Given task: Repeat the material exactly as it appears.

Dataset content:

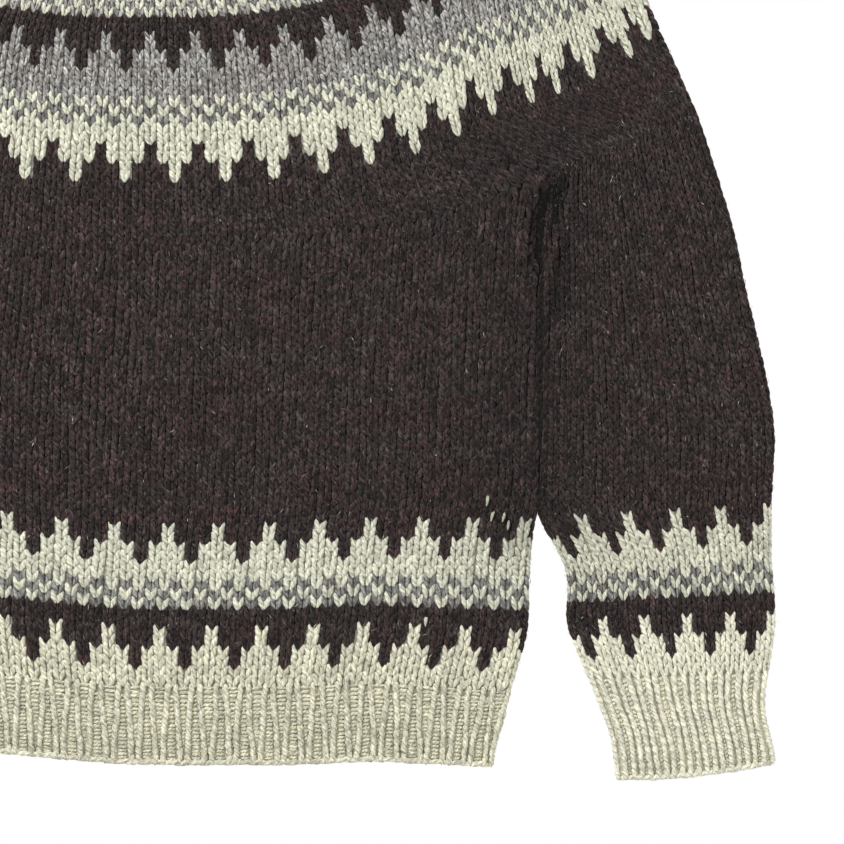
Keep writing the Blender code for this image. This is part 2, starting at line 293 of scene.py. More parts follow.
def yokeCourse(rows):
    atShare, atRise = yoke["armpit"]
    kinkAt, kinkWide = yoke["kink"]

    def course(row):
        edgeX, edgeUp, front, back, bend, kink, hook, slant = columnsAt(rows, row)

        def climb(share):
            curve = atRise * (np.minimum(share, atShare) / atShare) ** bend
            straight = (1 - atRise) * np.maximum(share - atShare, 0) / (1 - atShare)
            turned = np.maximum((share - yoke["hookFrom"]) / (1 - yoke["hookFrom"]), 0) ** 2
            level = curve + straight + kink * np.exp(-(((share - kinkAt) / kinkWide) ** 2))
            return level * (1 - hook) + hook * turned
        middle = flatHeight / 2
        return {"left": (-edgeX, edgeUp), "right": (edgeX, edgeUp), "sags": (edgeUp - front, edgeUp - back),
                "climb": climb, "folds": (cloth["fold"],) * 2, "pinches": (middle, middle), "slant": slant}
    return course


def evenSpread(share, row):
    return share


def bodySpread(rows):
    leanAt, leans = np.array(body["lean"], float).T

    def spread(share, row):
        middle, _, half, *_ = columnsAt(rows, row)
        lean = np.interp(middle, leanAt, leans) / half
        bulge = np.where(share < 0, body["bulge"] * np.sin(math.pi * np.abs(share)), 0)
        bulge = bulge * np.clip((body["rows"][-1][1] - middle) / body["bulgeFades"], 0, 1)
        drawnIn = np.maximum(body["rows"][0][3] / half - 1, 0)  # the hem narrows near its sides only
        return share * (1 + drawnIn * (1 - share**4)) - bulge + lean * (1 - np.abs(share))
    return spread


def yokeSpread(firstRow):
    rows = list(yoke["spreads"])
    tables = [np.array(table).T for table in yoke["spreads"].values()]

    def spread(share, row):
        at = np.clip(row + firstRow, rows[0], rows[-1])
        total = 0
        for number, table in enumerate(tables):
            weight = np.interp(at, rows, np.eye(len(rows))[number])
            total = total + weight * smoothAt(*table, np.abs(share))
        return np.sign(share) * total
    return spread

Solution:
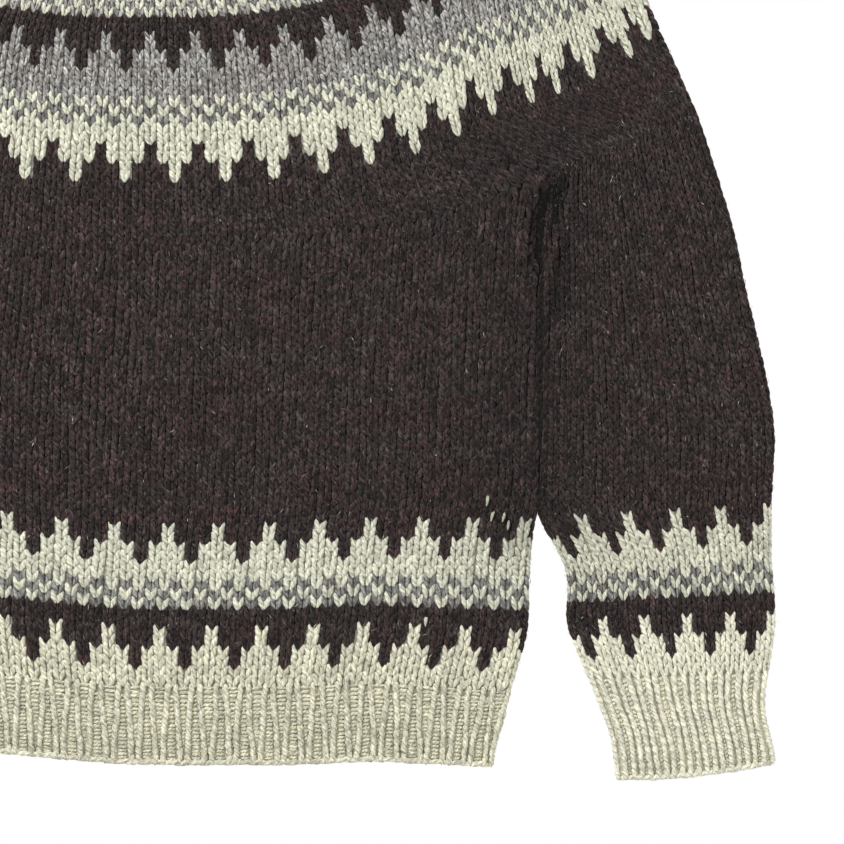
Keep writing the Blender code for this image. This is part 2, starting at line 293 of scene.py. More parts follow.
def yokeCourse(rows):
    atShare, atRise = yoke["armpit"]
    kinkAt, kinkWide = yoke["kink"]

    def course(row):
        edgeX, edgeUp, front, back, bend, kink, hook, slant = columnsAt(rows, row)

        def climb(share):
            curve = atRise * (np.minimum(share, atShare) / atShare) ** bend
            straight = (1 - atRise) * np.maximum(share - atShare, 0) / (1 - atShare)
            turned = np.maximum((share - yoke["hookFrom"]) / (1 - yoke["hookFrom"]), 0) ** 2
            level = curve + straight + kink * np.exp(-(((share - kinkAt) / kinkWide) ** 2))
            return level * (1 - hook) + hook * turned
        middle = flatHeight / 2
        return {"left": (-edgeX, edgeUp), "right": (edgeX, edgeUp), "sags": (edgeUp - front, edgeUp - back),
                "climb": climb, "folds": (cloth["fold"],) * 2, "pinches": (middle, middle), "slant": slant}
    return course


def evenSpread(share, row):
    return share


def bodySpread(rows):
    leanAt, leans = np.array(body["lean"], float).T

    def spread(share, row):
        middle, _, half, *_ = columnsAt(rows, row)
        lean = np.interp(middle, leanAt, leans) / half
        bulge = np.where(share < 0, body["bulge"] * np.sin(math.pi * np.abs(share)), 0)
        bulge = bulge * np.clip((body["rows"][-1][1] - middle) / body["bulgeFades"], 0, 1)
        drawnIn = np.maximum(body["rows"][0][3] / half - 1, 0)  # the hem narrows near its sides only
        return share * (1 + drawnIn * (1 - share**4)) - bulge + lean * (1 - np.abs(share))
    return spread


def yokeSpread(firstRow):
    rows = list(yoke["spreads"])
    tables = [np.array(table).T for table in yoke["spreads"].values()]

    def spread(share, row):
        at = np.clip(row + firstRow, rows[0], rows[-1])
        total = 0
        for number, table in enumerate(tables):
            weight = np.interp(at, rows, np.eye(len(rows))[number])
            total = total + weight * smoothAt(*table, np.abs(share))
        return np.sign(share) * total
    return spread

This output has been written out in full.